Pfizer enters the week with a curious split: the stock is quietly grinding higher, up 0.6% on the week to $25.70, yet short sellers have been adding positions at their fastest monthly pace in months.
Short interest is the standout tension right now. Bears have rebuilt their positions aggressively — SI hit 3.07% of the free float on June 9, up 9.1% on the week and up nearly 24% over the past month. That 30-day climb is meaningful: it puts short positioning at levels not seen since early May. The pace of accumulation accelerated sharply on June 8-9, adding roughly 9.4 million shares in a single session. Yet the borrow market tells a completely different story. Availability remains extraordinarily loose at over 4,200% — meaning there are more than 42 shares available to borrow for every one already shorted. Cost to borrow has actually fallen over the week, easing to just 0.36%, down from around 0.48% earlier in the month. This is not a squeezable short. Bears are adding with no friction, and the lending market is offering them every incentive to do so.
Options positioning, by contrast, offers little drama. The put/call ratio of 0.87 sits almost exactly on its 20-day average of 0.88, a z-score of -0.21 that flags no unusual directional lean. The PCR has drifted lower over the past month — it was running above 0.93 in mid-May — which means options traders are actually becoming defensive even as short sellers grow more bearish. That divergence is worth noting: the two positioning signals are not confirming each other.
The street picture is mixed but tilting cautious. The most recent analyst action landed this morning: RBC Capital upgraded PFE from Underperform to Sector Perform, though the firm's $25.00 price target sits below the current price — a lukewarm lift at best. Citigroup raised its target modestly to $27 in late April while keeping a Neutral rating. Morgan Stanley held Equal-Weight with a $28 target in early April. Against that defensive cluster, Guggenheim remains an outlier with a Buy and a $36 target, and CICC initiated coverage in April with an Outperform and a $33 target. The consensus lands at Hold with 16 holds and one underperform among rated analysts. The PE multiple of 8.8x and EV/EBITDA of 8.1x both reflect a stock the market is treating as a show-me story. Forward EPS momentum ranks in the 40th percentile on a 30-day basis, and in the 45th on 90 days — uninspiring. The one bright spot in the factor scores is the 12-month forward EPS year-on-year increase, which ranks in the 97th percentile, suggesting that if consensus estimates hold, there is earnings recovery priced in for the year ahead. The dividend yield score ranks in the 93rd percentile, a reminder that Pfizer's income credentials remain a floor for passive and income-oriented holders.

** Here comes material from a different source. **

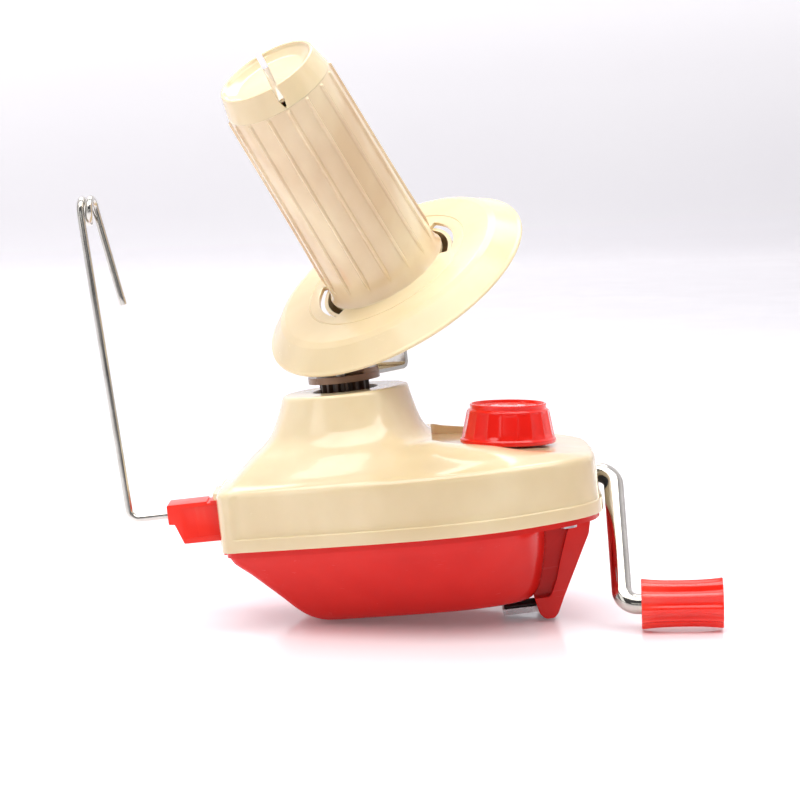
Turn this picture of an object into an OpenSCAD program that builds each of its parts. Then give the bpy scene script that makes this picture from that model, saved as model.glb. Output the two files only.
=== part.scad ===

The institutional base is stable. BlackRock holds 8.7% of shares, State Street 5.3%, with Geode and Fisher among the other sizable positions. Fisher added a notable 53 million shares as of the last filing period — a significant incremental bet from a value-oriented manager. These are not short-term flows, but Fisher's positioning suggests at least one large active manager views current levels as attractive.
Recent earnings history offers limited signal: Q1 results on May 5 produced a modest +0.9% one-day move, followed by a -1.6% five-day drift. The prior print in late April produced a -2.0% one-day reaction. Small moves, consistent with a stock where the narrative is slow-moving rather than event-driven. The next quarterly report is scheduled for July 28 — watch whether the short rebuild ahead of that date accelerates, and whether the RBC upgrade prompts any covering in the near term.